BF.  I agree with the facts. GMO’s have not resulted in any reported health or food safety issues. GMO’s have reportedly resulted in yield increases of 9% to 50% depending on the use as measured in research-based performance tests where the technology is used.  Therefore, those who oppose the use of GMO’s must by default be in favor of allowing greater numbers of people to starve or remain malnourished around the globe.  There is simply no other way out of the box.

ME.  OK, let’s bring the localizing food discussion home. The 2014 Farm Bill also authorized an eight state pilot project for schools to purchase local unprocessed fruits and vegetables.  Extension and RC&D experts recently organized a meeting in Southeast Iowa for local food producers, grocery store managers, school cooks and institutional food buyers, and farmers’ market coordinators.  Grocery stores were buying more local foods and inviting farmers to the store to market produce.  School cooks were using flash freezers and looking for cost-effective ways to include local foods in limited school budgets.
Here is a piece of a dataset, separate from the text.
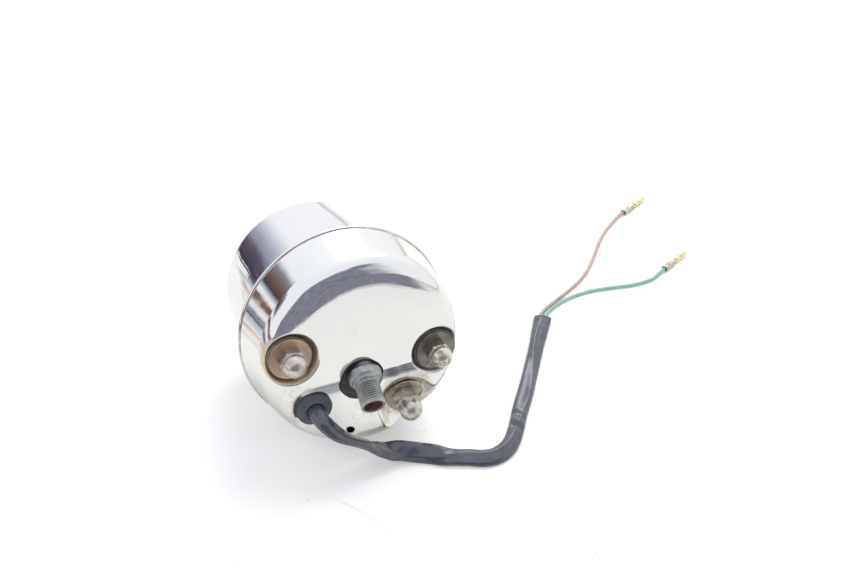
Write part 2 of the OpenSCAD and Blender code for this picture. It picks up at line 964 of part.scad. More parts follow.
module third_cap_nut() {
    color([0.66, 0.64, 0.6])
        resting()
            on_third()
                translate([0, 0, washer_t]) rotate([0, 0, 8])
                    cap_nut(third_nut_af, third_nut_hex_h, third_nut_neck);
}

// Light and harness
module bulb_holder() {
    color([0.15, 0.15, 0.15])
        resting()
            translate([bulb_at[0], bulb_at[1], 0])
                difference() {
                    union() {
                        rod(bulb_socket_r, plate_front - 4, plate_back + 1);
                        rod(bulb_socket_r + 2, plate_back, plate_back + 12);
                    }
                    rod(bulb_r - 0.6 + press, plate_front - 5, plate_back + 6);
                }
}

module bulb() {
    color("lightyellow", 0.6)
        resting()
            translate([bulb_at[0], bulb_at[1], 0])
                union() {
                    rod(bulb_r - 0.6, plate_front - 4.6, plate_back + 5.6);
                    rod(bulb_r, plate_front - 9, plate_front - 4.5);
                    translate([0, 0, plate_front - 9]) sphere(r = bulb_r);
                }
}

module grommet() {
    color([0.12, 0.13, 0.14])
        resting()
            on_grommet()
                difference() {
                    union() {
                        rod(grommet_d / 2, 0, grommet_flange);
                        rod(grommet_neck_r, -sheet_t - 0.1, 0.1);
                        rod(grommet_d / 2 - 0.6, -grommet_inner, -sheet_t);
                    }
                    rod(sleeve_d / 2 + run, -6, 6);
                }
}

// The instrument's frame turned to the ground frame, as a function of a point
function turn_z(v, a) = [v[0] * cos(a) - v[1] * sin(a), v[0] * sin(a) + v[1] * cos(a), v[2]];
function turn_x(v, a) = [v[0], v[1] * cos(a) - v[2] * sin(a), v[1] * sin(a) + v[2] * cos(a)];
function lie(v) = turn_x(turn_z(v, roll), 90 - tilt) + [0, y_shift, seat_z];

// Directions along a curve: tangents and a steady sideways direction for a swept tube
function unit(v) = v / norm(v);
function tangent(p, i) =
    i == 0 ? unit(p[1] - p[0]) :
    i == len(p) - 1 ? unit(p[i] - p[i - 1]) :
    unit(unit(p[i + 1] - p[i]) + unit(p[i] - p[i - 1]));
function side_of(t, last) = unit(last - t * (last * t));
function sides(p, i, last) =
    i == len(p) ? [] :
    let (s = side_of(tangent(p, i), last)) concat([s], sides(p, i + 1, s));

// The same points with one more between each two, on a smooth curve
function between(p, i) =
    let (a = p[max(i - 1, 0)], b = p[i], c = p[i + 1], d = p[min(i + 2, len(p) - 1)])
    (9 * (b + c) - a - d) / 16;
function refined(p) =
    concat([for (i = [0 : len(p) - 2]) each [p[i], between(p, i)]], [p[len(p) - 1]]);

// A tube of a given radius through the points, with n sides
module swept(p, radius, n) {
    s = sides(p, 0, unit(cross(tangent(p, 0), [0.3, 0.4, 0.86])));
    m = len(p);
    ring = [for (i = [0 : m - 1]) let (t = tangent(p, i), u = s[i], w = cross(t, u))
        for (k = [0 : n - 1]) p[i] + radius * (cos(360 * k / n) * u + sin(360 * k / n) * w)];
    skin = [for (i = [0 : m - 2]) for (k = [0 : n - 1])
        let (a = i * n + k, b = i * n + (k + 1) % n)
        each [[a, a + n, b], [b, a + n, b + n]]];
    first = [for (k = [1 : n - 2]) [0, k, k + 1]];
    last = [for (k = [1 : n - 2]) [(m - 1) * n, (m - 1) * n + k + 1, (m - 1) * n + k]];
    polyhedron(points = ring, faces = concat(skin, first, last));
}

// Point on the ground route: an offset from the grommet, at a height above the ground
function at_ground(q, low) = [exit_point[0] + q[0], exit_point[1] + q[1], low + q[2]];

module sleeve() {
    low = sleeve_d / 2 + 0.05;
    route = [for (q = sleeve_route) at_ground([q[0], q[1], q[2] * (exit_point[2] - low)], low)];
    color([0.1, 0.1, 0.11])
        swept(concat([exit_point - exit_dir * (grommet_inner + 1), exit_point + exit_dir * 4.5], route),
            sleeve_d / 2, 12);
}

module wire(route) {
    low = wire_d / 2 + 0.05;
    end = bullet_d / 2 + 0.02;
    n = len(route) - 1;
    swept(refined([for (i = [0 : n]) let (rise = i == 0 ? 1.3 : i == 1 ? 0.7 : i >= n - 1 ? end - low : 0)
        at_ground([route[i][0], route[i][1], rise], low)]), wire_d / 2, 8);
}

module wire_brown() {
    color("saddlebrown") wire(brown_route);
}

module wire_green() {
    color("darkgreen") wire(green_route);
}

// Bullet terminal lying along the ground from the wire's last point
module bullet(route) {
    n = len(route) - 1;
    ahead = route[n] - route[n - 1];
    r = bullet_d / 2;
    crimp = bullet_len * 0.42;
    translate(at_ground([route[n][0], route[n][1], 0], r + 0.02))
        rotate([0, 0, atan2(ahead[1], ahead[0])])
            rotate([0, 90, 0])
                union() {
                    rod(r - 0.2, 0, crimp);
                    rod(r - 0.55, crimp - 0.1, crimp + 1.6);
                    rod(r, crimp + 1.5, bullet_len - 1.4);
                    translate([0, 0, bullet_len - 1.5]) cylinder(r1 = r, r2 = r - 0.8, h = 1.5);
                }
}

module bullet_brown() {
    color("darkkhaki") bullet(brown_route);
}

module bullet_green() {
    color("darkkhaki") bullet(green_route);
}

module inner_leads() {
    low = plate_back + 12 + fit;
    color("saddlebrown") lead(1.25, low);
    color("darkgreen") lead(-1.25, low);
}

// A lead inside the cover, from the sleeve's inner end to the bulb holder
module lead(side, low) {
    top = grommet_base - grommet_axis * (grommet_inner + 1 + fit);
    path = [top + [side, 0, 0], top + [side, 0, 0] - grommet_axis * 3,
        [(top[0] + bulb_at[0]) / 2 + side, (top[1] + bulb_at[1]) / 2, (top[2] + low) / 2],
        [bulb_at[0] + side, bulb_at[1], low + 3], [bulb_at[0] + side, bulb_at[1], low]];
    swept([for (q = refined(path)) lie(q)], wire_d / 2, 8);
}

front_shell();
rear_cover();
rim_seal();
lens_gasket();
lens();
dial_ring();
dial();
dial_screws();
zero_pin();
pointer();
pointer_cap();
light_box();
back_plate();
frame_base();
pillars();
front_bridge();
frame_screws();
field_cup();
magnet();
magnet_spindle();
spindle_bush();
spindle_gear();
drag_cup();
pointer_staff();
hairspring();
spring_stud();
drive_housing();
housing_screws();
input_bush();
input_shaft();
input_pinion();
stub_gasket();
mounting_studs();
damper_left();
damper_right();
damper_sleeves();
washer_left();
washer_right();
cap_nut_left();
cap_nut_right();
third_stud();
third_washer();
third_cap_nut();
grommet();
bulb_holder();
bulb();
inner_leads();
sleeve();
wire_brown();
wire_green();
bullet_brown();
bullet_green();
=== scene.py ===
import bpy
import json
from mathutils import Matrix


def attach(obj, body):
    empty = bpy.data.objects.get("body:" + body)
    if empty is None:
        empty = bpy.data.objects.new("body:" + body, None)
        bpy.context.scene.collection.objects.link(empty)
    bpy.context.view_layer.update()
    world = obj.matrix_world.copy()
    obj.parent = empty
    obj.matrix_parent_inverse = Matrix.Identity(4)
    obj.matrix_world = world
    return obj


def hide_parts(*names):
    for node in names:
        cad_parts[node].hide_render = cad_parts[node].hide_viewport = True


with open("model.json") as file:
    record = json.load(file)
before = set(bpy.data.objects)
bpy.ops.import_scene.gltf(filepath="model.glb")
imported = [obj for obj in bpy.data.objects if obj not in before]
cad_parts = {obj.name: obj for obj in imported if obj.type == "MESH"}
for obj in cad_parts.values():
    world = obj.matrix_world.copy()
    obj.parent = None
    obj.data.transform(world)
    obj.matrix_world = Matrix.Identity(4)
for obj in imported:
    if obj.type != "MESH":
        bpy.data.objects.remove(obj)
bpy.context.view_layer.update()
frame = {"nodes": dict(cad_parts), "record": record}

import json
import math
import random
from math import cos, exp, hypot, pi, radians, sin, tan

import bmesh
import bpy
import numpy as np
from mathutils import Matrix, Vector

scene = bpy.context.scene
nodes = frame["nodes"]

# The instrument's own frame, as in the CAD source: millimetres, origin on its axis at the seam, and +Z out
# of the rear
TILT = 9.0898882
ROLL = -13.3
SEAT_Z = 54.3249916
Y_SHIFT = -8.9673814
STUB_TILT = 28.3
STUB_CROSS = 13.6
COVER_DEPTH = 32.0
SEAT_LEVEL = 27.0
STUD_X = 37.7
RECESS_TURN = 12.0
RECESS_SLOPE = 6.0
BAND_TOP = 9.8
BAND_DROP = 2.2
CAD_BAND_SLOPE = 28
BAND_W = BAND_DROP / tan(radians(CAD_BAND_SLOPE))
BAND_SLOPE = 20
FLOOR_RISE = 5.8
RECESS_LEFT = 38
RECESS_CORNER = 9.0
SEAT_R = 11.3
SEAT_WALL = 2.1
GROMMET_AT = (-22.5, -28.4)
GROMMET_DROP = 3.1631
THIRD_AT = (26.0, -25.6, 26.4)
THIRD_TILT = 20.0
THIRD_SEAT_R = 11.4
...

They said the student view was local food is different and tasted better as it was not shipped long distance or pre-processed. One expert said $101 million was annually spent on food in county and added that if 10% of food purchases were local it could add $10 million to local economic multipliers from added income to local food producers.

BF.  I've said nothing against consumer choice. If some farmers want to produce and market at organic standards, or voluntarily label and market branded products that have “local” or “natural” attributes in addition to the basic health and food safety standards, they are welcome to do so.  Just do not make it mandatory to label and impose such standards on unwilling consumers. There is enough of hunger and diversity in this world that every kind of food system alternative can contribute.  Let’s calm down the zealotry and reduce the shout.  It is not “either, or” it is more like “all of the above.”

*  Edelman is a professor of Economics at Iowa State University and Flinchbaugh is emeritus professor of Agricultural Economics at Kansas State University.